New Bengal Shawls - keeping the great Indian tradition of khadi cloth alive.
Step into summer with our latest khadi scarves and shawls in a variety of styles and weights. This collection features jamdani embellishments; a traditional technique where the artisan uses a supplementary weft thread to create intricate designs. They also showcase the metallic sparkle of zari (gold & silver plated thread), undulating ikat, and the softness and tradition of handspun handwoven khadi cloth.
Khadi is a handwoven cloth made from handspun threads.
But khadi is so much more than simply a beautiful type of fabric. It is an idea of cultural self-sufficiency with deep roots in the Indian identity.

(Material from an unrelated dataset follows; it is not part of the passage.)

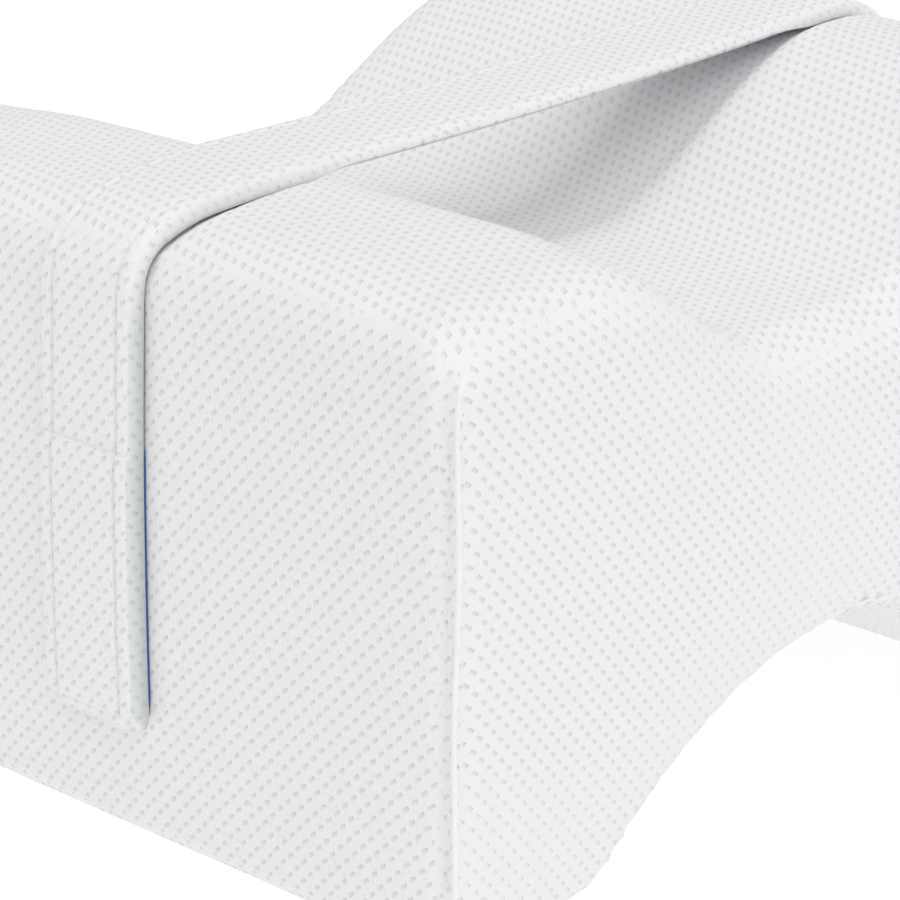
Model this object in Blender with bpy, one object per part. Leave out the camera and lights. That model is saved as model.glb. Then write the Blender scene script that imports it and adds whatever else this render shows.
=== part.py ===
"""A contoured knee pillow: one filled body with a channel in its top, an arch
under it and two flat feet, and a padded band that crosses the channel.

Metres, +Z up. X runs along the pillow from its left end to its right end, Y
from its near face to its far face. The origin is on the surface that the
pillow stands on, under its middle.
"""

import math

import bmesh
import bpy
from mathutils import Vector

# The whole pillow.
LENGTH = 0.260
DEPTH = 0.208
GAP = 0.0003

# The line along the top: two lobes, with a channel between them. Places along
# this line and the arch are measured from the pillow's left end.
LEFT_LOBE = 0.1312
CHANNEL = 0.1038
RIGHT_LOBE = 0.1359
LEFT_CREST = 0.049
CHANNEL_START = 0.108
CHANNEL_END = 0.140
RIGHT_CREST = 0.230
SHOULDER = 0.022
LEFT_SHOULDER_DROP = 0.0058
RIGHT_SHOULDER_DROP = 0.0088

# The arch under the channel: two arcs that meet at its highest point.
ARCH_TOP = 0.0375
ARCH_PEAK = 0.1285
ARCH_LEFT_RADIUS = 0.1130
ARCH_RIGHT_RADIUS = 0.0811
FOOT_ROLL = 0.004

# How the stuffing rounds the faces and edges. An end's roll reaches the foot
# under it by FOOT_SHARE of its depth only, because the feet's edges are crisp.
TOP_ROLL = 0.0155
BOTTOM_ROLL = 0.0022
END_ROLL = 0.0055
FOOT_SHARE = 0.4
FACE_CROWN = 0.0014
END_CROWN = 0.0012
TOP_CROWN = 0.0006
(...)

In its essence, khadi is a fabric created through personal labour without industrial machinery. Khadi thus harkens back to the centuries when India produced some of the world's most prestigious cloth. But with it’s emphasis on manual skills and hand production, khadi also had a central role to play in countering the displacement of family life that took place during industrialization.
Mahatma Gandhi saw khadi as a way to break India’s dependence on British manufactured cloth. As part of the non-violent freedom struggle, Gandhi understood that a return to hand-made cloth would strike an economic blow to Great Britain (India is one of the largest markets in the world) while empowering the Indian public with a sense of self that could be achieved by all.
Gandhi’s exhortation to boycott British imports and mill-made fabric, and for everyone to spin and weave their own cloth, is now well known. The effect of the Swadeshi (homerule) movement had the side-effect of slowing the erosion of traditional Indian hand production; —especially weaving. Because “homespun” had played an important role in creating a national identity (the spinning wheel or “charka” is on the Indian flag) India’s craft sector continued to privilege traditional materials and methods. Handloom was encouraged and promoted.
Handloom also permits weaving from fibres too fine to be handled by industrial mills. The mechanism of the loom (almost always worked with bare feet) permits the weaver to judge by feel when it is too damp, or too dry to continue working with extremely fragile fine-spun cotton. Exceptional muslins - as light as the air itself - can be woven only for an hour in the morning and an hour in the evening when the conditions are exactly right.
Khadi may be made from any fibres, but the term usually indicates cotton.